Of the steering components, he said, “If they break, you might lose steering capability. The wheels fly off. You fly off.”
In November, Theil flew to Beijing to present the findings of over a year of investigative work for a key new client, Siemens AG. In a conference room at Siemens’ towering glass China headquarters, he clicked through 40 PowerPoint slides. He did not present bar graphs showing ever-rising numbers of raids. He did not brag about how many items he had seized.
Instead, he made a map.
The map showed the reach of a single, family-run network of counterfeiters, which produce fake versions of Siemens connectors – key mechanical components in machinery that automate industrial processes, like assembly lines. The family, Theil said, controls 28 shell companies and dozens of distributors scattered across China. He also explained how the bosses had insulated themselves from legal risk, leaving it to others to actually stick the Siemens logo on the counterfeit goods.
Beat Weibel, Siemens’ chief intellectual property counsel who flew in from Munich for the meeting, liked what he saw.

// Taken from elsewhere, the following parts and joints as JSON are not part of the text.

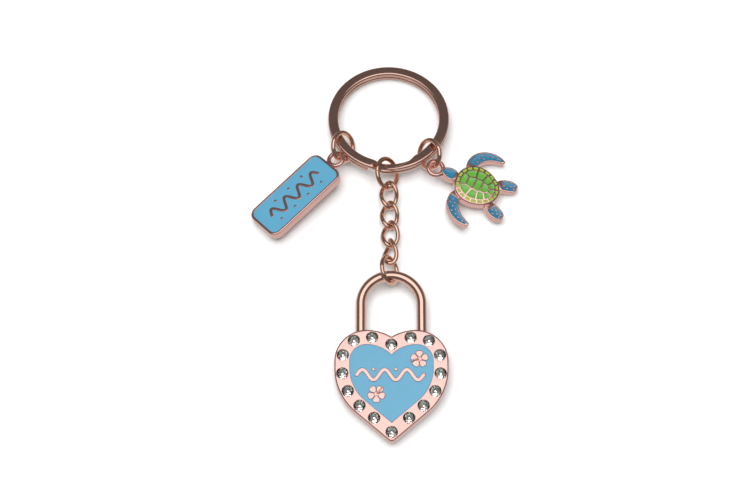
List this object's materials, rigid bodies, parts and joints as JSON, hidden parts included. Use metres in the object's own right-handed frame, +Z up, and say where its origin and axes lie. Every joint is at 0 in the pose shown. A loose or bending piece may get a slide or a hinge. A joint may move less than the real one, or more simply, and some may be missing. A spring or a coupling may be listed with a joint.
{
  "type": "souvenir keychain",
  "caption": "Souvenir keychain: split ring with an enamelled tag, an enamelled sea turtle and a short curb chain to a heart padlock charm set with clear stones.",
  "frame": {"origin": "middle of the base of the whole object's box, as it lies on a table", "axes": "+Z up out of the table, +Y along the chain from the heart towards the split ring, +X to the turtle's side"},
  "size_m": [0.0652, 0.0976, 0.0069],
  "materials": {
    "rose_gold": "polished rose-gold plating",
    "light_blue": "gloss enamel",
    "sea_blue": "gloss enamel",
    "leaf_green": "gloss enamel",
    "lime_green": "gloss enamel",
    "crystal": "faceted clear stone",
    "glue": "cured clear glue"
  },
  "bodies": {
    "split_ring": {"split_ring": "rose_gold"},
    "tag_jump_ring": {"tag_jump_ring": "rose_gold"},
    "tag": {"tag_plate": "rose_gold", "tag_enamel": "light_blue"},
    "turtle_jump_ring": {"turtle_jump_ring": "rose_gold"},
    "turtle": {"turtle_casting": "rose_gold", "turtle_head_enamel": "sea_blue", "front_left_flipper_enamel": "sea_blue", "front_right_flipper_enamel": "sea_blue", "rear_left_flipper_enamel": "sea_blue", "rear_right_flipper_enamel": "sea_blue", "turtle_scute_enamel": "leaf_green", "turtle_rim_enamel": "lime_green"},
    "chain_top_ring": {"chain_top_ring": "rose_gold"},
    "curb_link_1": {"curb_link_1": "rose_gold"},
    "curb_link_2": {"curb_link_2": "rose_gold"},
    "curb_link_3": {"curb_link_3": "rose_gold"},
    "curb_link_4": {"curb_link_4": "rose_gold"},
    "chain_bottom_ring": {"chain_bottom_ring": "rose_gold"},
    "padlock": {"shackle": "rose_gold", "heart_casting": "rose_gold", "heart_enamel": "light_blue", "rhinestones": "crystal", "stone_glue": "glue"}
  },
  "joints": [
    {"name": "tag_ring_run", "type": "hinge", "parent": "split_ring", "child": "tag_jump_ring", "pos_m": [0.00066, 0.03381, 0.0026], "axis": [0, 0.0872, 0.9962], "range_deg": [-100, 15]},
    {"name": "tag_swing", "type": "hinge", "parent": "tag_jump_ring", "child": "tag", "pos_m": [-0.012, 0.02278, 0.00373], "axis": [0.5451, -0.3311, -0.7702], "range_deg": [-30, 30]},
    {"name": "turtle_ring_run", "type": "hinge", "parent": "split_ring", "child": "turtle_jump_ring", "pos_m": [0.00066, 0.03381, 0.0026], "axis": [0, 0.0872, 0.9962], "range_deg": [-15, 100]},
    {"name": "turtle_swing", "type": "hinge", "parent": "turtle_jump_ring", "child": "turtle", "pos_m": [0.01199, 0.02057, 0.00353], "axis": [0.5618, 0.2162, 0.7985], "range_deg": [-30, 30]},
    {"name": "chain_fold", "type": "hinge", "parent": "split_ring", "child": "chain_top_ring", "pos_m": [0.00025, 0.02012, 0.0038], "axis": [1, 0, 0], "range_deg": [-60, 60]},
    {"name": "link_1_bend", "type": "hinge", "parent": "chain_top_ring", "child": "curb_link_1", "pos_m": [0.00025, 0.01507, 0.00275], "axis": [-0.6547, -0.1539, 0.74], "range_deg": [-18, 18]},
    {"name": "link_2_bend", "type": "hinge", "parent": "curb_link_1", "child": "curb_link_2", "pos_m": [0.00069, 0.01017, 0.00205], "axis": [0.7296, 0.0751, -0.6798], "range_deg": [-18, 18]},
    {"name": "link_3_bend", "type": "hinge", "parent": "curb_link_2", "child": "curb_link_3", "pos_m": [0.00082, 0.00513, 0.00158], "axis": [-0.8253, -0.0411, 0.5632], "range_deg": [-18, 18]},
    {"name": "link_4_bend", "type": "hinge", "parent": "curb_link_3", "child": "curb_link_4", "pos_m": [0.00098, 0.00009, 0.0019], "axis": [0.8949, -0.0222, -0.4456], "range_deg": [-18, 18]},
    {"name": "bottom_ring_bend", "type": "hinge", "parent": "curb_link_4", "child": "chain_bottom_ring", "pos_m": [0.00092, -0.00477, 0.00301], "axis": [-0.9983, -0.0101, -0.0567], "range_deg": [-18, 18]},
    {"name": "padlock_swing", "type": "hinge", "parent": "chain_bottom_ring", "child": "padlock", "pos_m": [0.00113, -0.00806, 0.00334], "axis": [1, 0, 0], "range_deg": [-60, 60]}
  ]
}
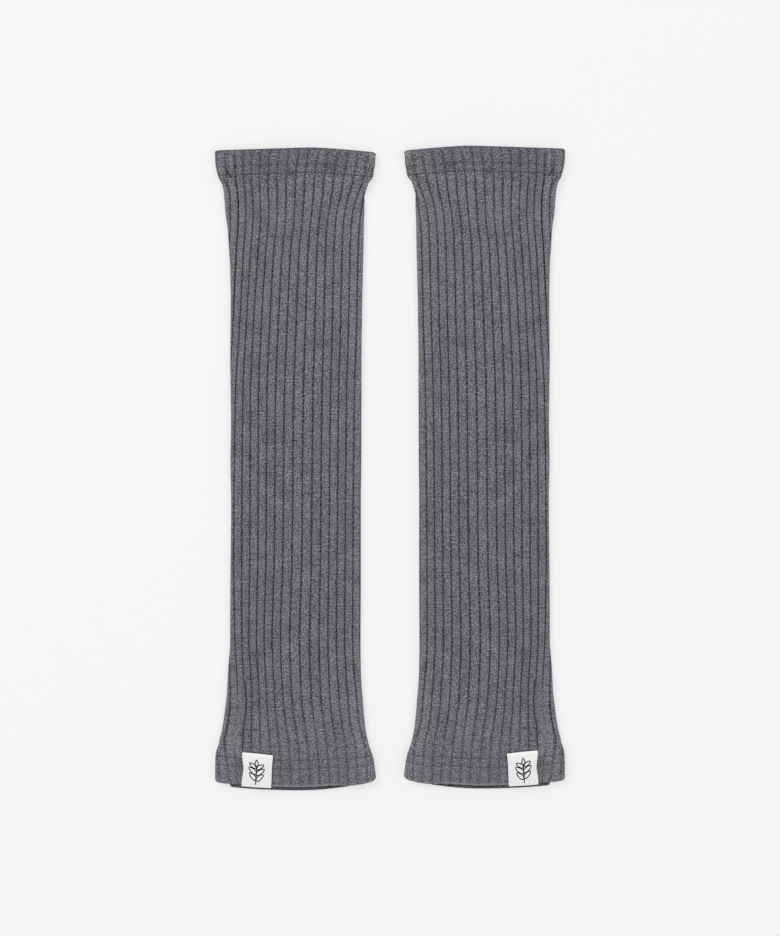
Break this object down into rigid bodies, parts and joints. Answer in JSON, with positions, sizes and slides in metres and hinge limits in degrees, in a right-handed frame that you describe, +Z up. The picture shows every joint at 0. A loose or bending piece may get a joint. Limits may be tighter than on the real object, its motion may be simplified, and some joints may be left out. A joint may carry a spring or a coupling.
{
  "type": "pair of leg warmers",
  "caption": "Rib-knit leg warmers laid flat side by side: open tubes with turned, stitched hems at both ends and a small sewn label on the lower hem.",
  "frame": {"origin": "on the surface that the pair lies on, at the middle of the pair's box", "axes": "+Y from the lower hems, which carry the labels, to the upper hems; +X across the pair; +Z up, away from the surface"},
  "size_m": [0.2346, 0.432, 0.0073],
  "materials": {
    "rib_knit": "soft matte slate-grey melange rib knit",
    "label_cotton": "matte off-white woven cotton with a small black line motif"
  },
  "bodies": {
    "root": {"left_tube": "rib_knit", "left_upper_hem": "rib_knit", "left_lower_hem": "rib_knit", "left_label": "label_cotton", "right_tube": "rib_knit", "right_upper_hem": "rib_knit", "right_lower_hem": "rib_knit", "right_label": "label_cotton"}
  },
  "joints": []
}
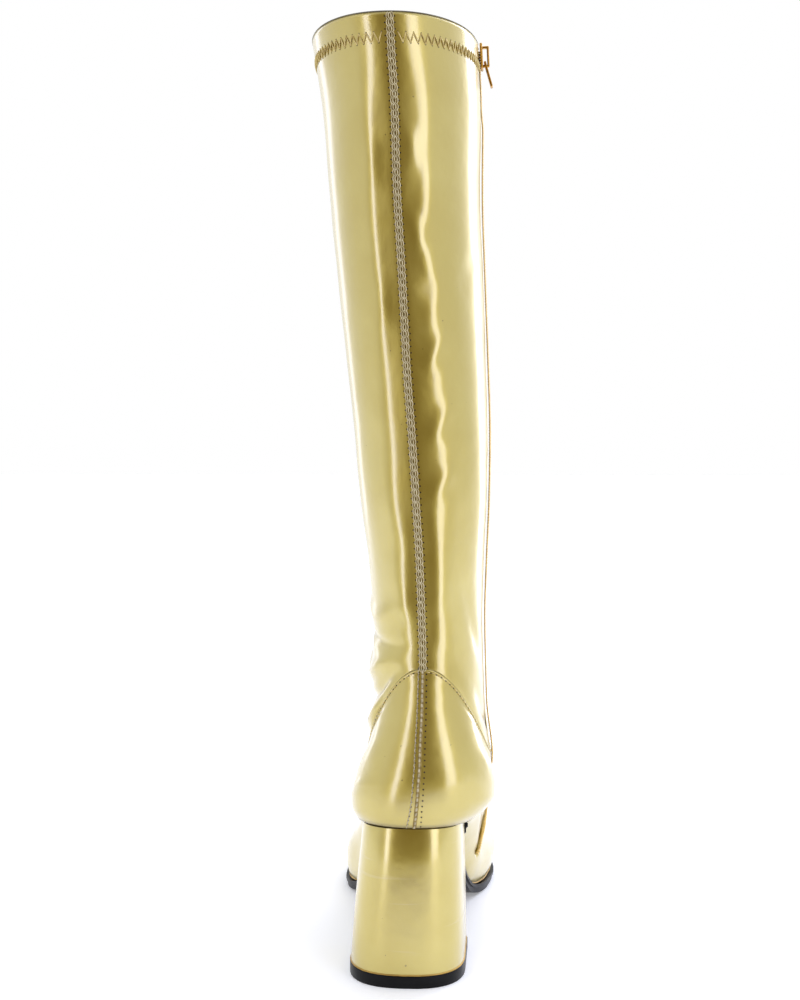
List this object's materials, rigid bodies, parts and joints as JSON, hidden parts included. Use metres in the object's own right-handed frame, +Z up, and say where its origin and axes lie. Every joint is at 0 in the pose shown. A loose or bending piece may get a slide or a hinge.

“Everybody was quite impressed,” Weibel said. Now the challenge is to develop a legal strategy that can, “really break them and really hurt them. That’s different than just raiding shadow factories and shops.”
Theil’s approach is still an experiment for Siemens. It costs more and success is not certain or even easy to measure.
Running raids may cost several hundred thousand euros (dollars) a year. Filing three to five criminal lawsuits in China pushes costs into the millions, Weibel said.
That’s one big reason most companies continue to blindly pay investigators to do more raids, fueling a cycle of corruption that has, so far, left the powers behind China’s empire of fakes largely untouched.
“Everything is paid by the innocent or stupid Western companies that believe with this activity they will really solve the problem. They don’t,” Weibel said. “They nourish the system.”